REQUIRED TASK: Where a line contains the word "body", copy that line.

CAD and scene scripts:
┌──

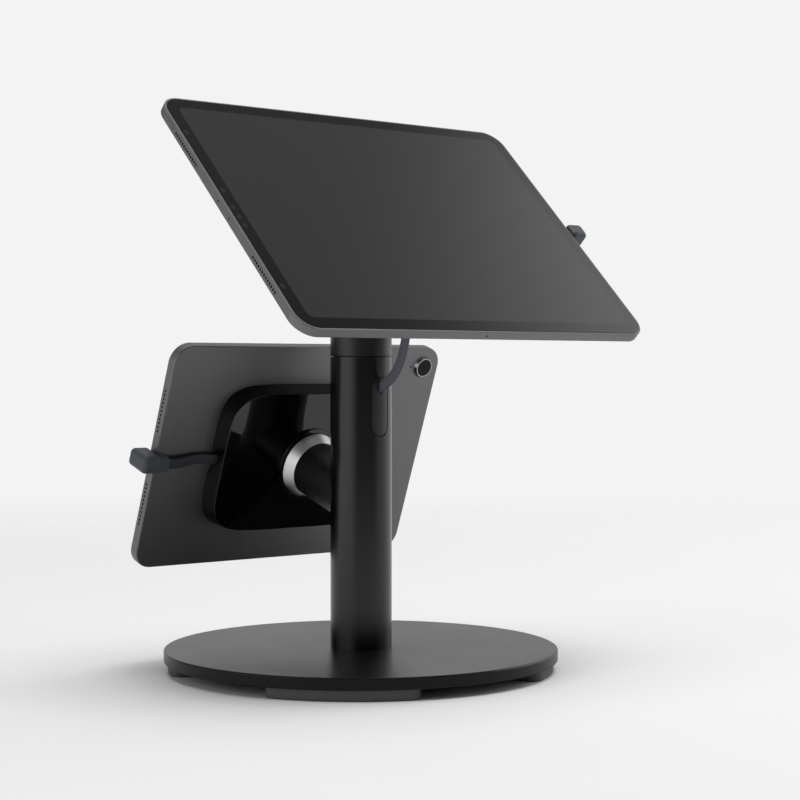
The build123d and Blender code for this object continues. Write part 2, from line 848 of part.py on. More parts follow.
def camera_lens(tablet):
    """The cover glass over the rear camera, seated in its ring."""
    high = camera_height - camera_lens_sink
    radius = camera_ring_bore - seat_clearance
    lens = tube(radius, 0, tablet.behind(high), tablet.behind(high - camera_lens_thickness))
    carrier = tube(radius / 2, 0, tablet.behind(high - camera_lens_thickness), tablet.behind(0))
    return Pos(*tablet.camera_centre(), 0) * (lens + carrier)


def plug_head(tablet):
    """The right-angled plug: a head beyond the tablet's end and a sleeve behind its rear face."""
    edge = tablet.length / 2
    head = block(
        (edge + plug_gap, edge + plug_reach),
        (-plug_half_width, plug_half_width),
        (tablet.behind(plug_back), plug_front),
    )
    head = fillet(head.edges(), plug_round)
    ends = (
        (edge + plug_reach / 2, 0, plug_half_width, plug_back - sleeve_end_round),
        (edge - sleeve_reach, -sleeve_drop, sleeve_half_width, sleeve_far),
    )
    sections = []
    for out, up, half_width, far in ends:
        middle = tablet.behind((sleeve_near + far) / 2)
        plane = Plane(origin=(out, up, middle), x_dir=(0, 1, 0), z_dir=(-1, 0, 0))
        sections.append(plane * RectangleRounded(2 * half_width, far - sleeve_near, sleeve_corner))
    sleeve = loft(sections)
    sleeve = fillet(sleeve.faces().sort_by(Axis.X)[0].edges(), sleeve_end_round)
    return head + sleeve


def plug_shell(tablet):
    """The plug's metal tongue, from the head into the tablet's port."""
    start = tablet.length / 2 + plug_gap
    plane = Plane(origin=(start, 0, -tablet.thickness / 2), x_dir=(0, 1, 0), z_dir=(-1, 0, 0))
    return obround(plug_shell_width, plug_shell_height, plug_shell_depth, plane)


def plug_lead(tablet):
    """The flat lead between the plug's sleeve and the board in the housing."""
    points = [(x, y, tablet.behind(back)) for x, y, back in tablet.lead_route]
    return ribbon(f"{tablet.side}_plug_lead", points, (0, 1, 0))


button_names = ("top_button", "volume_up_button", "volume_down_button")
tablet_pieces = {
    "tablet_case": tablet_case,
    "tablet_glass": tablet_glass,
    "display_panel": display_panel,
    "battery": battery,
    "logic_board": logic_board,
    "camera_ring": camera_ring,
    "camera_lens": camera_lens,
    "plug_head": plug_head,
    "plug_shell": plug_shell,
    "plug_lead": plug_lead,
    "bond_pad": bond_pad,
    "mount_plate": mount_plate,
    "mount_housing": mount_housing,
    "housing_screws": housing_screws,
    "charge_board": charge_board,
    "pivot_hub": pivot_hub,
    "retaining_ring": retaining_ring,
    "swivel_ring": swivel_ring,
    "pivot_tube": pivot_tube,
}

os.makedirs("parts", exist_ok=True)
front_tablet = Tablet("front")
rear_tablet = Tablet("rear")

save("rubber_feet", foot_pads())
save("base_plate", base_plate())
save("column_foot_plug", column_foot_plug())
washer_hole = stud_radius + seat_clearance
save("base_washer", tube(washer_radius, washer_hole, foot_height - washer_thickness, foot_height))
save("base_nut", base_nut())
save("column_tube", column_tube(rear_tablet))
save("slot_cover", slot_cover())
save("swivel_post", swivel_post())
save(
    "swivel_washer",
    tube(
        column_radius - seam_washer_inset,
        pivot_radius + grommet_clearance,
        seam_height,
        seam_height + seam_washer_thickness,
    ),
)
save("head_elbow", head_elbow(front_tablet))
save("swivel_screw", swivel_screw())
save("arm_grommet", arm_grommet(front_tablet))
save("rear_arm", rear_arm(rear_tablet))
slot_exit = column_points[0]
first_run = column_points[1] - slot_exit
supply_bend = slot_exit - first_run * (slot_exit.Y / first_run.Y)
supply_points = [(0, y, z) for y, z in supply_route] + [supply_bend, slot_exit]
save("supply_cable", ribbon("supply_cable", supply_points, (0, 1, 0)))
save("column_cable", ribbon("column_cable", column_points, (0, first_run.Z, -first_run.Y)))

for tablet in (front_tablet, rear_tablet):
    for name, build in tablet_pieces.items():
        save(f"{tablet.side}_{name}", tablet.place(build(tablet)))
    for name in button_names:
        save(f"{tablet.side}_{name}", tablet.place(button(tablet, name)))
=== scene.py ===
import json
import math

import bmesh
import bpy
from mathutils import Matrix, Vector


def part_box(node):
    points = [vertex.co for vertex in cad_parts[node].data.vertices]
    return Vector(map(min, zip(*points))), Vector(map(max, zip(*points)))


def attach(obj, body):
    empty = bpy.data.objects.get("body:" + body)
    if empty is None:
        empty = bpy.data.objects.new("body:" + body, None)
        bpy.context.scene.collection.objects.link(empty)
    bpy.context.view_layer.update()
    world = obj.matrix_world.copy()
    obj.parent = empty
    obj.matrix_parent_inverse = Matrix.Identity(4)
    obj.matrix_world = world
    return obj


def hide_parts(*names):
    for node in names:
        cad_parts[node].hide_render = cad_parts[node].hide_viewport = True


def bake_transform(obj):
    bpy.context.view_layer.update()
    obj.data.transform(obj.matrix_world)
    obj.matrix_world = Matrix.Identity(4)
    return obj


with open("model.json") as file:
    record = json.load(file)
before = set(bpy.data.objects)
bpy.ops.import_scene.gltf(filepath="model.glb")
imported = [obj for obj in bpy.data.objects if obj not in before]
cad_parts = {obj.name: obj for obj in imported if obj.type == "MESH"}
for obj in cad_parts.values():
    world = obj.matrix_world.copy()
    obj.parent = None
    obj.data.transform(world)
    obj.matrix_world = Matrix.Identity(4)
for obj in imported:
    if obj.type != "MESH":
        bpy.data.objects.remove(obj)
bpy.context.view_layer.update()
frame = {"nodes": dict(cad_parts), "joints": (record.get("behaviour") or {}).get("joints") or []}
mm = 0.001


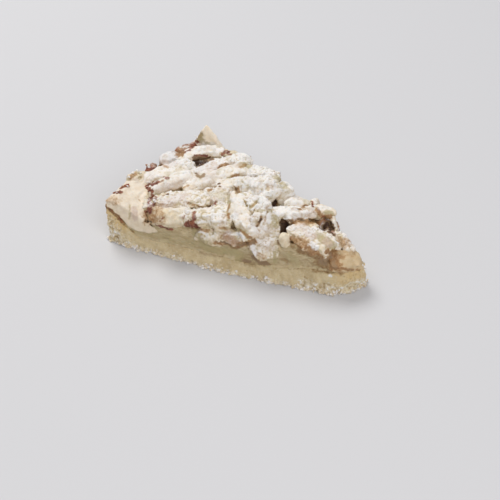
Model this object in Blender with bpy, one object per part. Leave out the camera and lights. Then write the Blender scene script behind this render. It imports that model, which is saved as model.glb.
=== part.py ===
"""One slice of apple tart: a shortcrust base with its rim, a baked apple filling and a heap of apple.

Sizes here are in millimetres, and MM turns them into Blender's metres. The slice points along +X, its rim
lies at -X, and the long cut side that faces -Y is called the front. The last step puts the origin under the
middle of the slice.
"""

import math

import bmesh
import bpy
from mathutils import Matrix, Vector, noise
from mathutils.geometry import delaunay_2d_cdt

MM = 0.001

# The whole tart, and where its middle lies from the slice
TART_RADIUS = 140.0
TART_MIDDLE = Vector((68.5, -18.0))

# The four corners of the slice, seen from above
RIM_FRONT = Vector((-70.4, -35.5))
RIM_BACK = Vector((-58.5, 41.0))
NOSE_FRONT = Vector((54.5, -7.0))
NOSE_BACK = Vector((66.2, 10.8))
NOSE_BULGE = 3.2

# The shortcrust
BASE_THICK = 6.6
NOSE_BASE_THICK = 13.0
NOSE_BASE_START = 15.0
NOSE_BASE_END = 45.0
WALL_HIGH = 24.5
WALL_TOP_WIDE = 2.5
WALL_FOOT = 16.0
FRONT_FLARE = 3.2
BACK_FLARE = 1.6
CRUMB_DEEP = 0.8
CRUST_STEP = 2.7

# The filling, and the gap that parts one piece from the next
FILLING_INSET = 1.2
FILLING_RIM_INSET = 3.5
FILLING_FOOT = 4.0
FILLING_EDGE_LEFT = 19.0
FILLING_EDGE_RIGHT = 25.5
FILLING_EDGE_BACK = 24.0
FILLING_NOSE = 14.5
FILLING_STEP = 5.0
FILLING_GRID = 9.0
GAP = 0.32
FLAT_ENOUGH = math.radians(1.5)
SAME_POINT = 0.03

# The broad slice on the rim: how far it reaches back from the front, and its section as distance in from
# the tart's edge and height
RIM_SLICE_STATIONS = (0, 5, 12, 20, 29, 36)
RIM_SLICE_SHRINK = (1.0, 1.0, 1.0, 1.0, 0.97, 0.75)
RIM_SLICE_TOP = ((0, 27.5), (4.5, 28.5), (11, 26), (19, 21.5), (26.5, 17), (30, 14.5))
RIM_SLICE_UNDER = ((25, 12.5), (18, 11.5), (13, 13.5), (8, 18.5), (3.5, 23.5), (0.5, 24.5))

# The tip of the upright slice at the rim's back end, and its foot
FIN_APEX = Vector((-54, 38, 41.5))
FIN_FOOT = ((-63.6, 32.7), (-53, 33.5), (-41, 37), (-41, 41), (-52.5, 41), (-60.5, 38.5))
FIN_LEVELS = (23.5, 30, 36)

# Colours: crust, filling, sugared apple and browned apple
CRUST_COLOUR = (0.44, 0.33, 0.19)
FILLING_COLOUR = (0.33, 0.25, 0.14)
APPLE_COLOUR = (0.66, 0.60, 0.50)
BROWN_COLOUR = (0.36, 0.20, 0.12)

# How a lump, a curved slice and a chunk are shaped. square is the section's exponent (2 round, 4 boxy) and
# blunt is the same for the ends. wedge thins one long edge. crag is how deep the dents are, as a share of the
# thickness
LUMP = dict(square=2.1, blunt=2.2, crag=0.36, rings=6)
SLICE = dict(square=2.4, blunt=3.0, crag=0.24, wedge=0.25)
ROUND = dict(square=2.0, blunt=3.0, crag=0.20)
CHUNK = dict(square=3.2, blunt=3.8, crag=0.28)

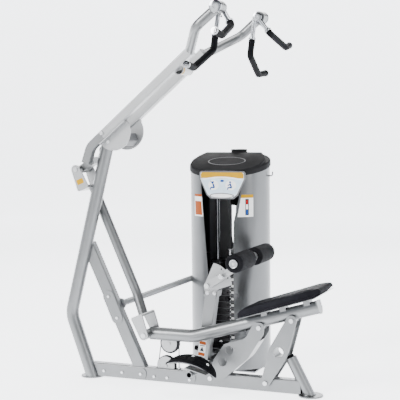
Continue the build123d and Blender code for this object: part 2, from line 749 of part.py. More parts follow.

└──

OUTPUT FOR THIS EXERCISE:
def attach(obj, body):
    empty = bpy.data.objects.get("body:" + body)
        empty = bpy.data.objects.new("body:" + body, None)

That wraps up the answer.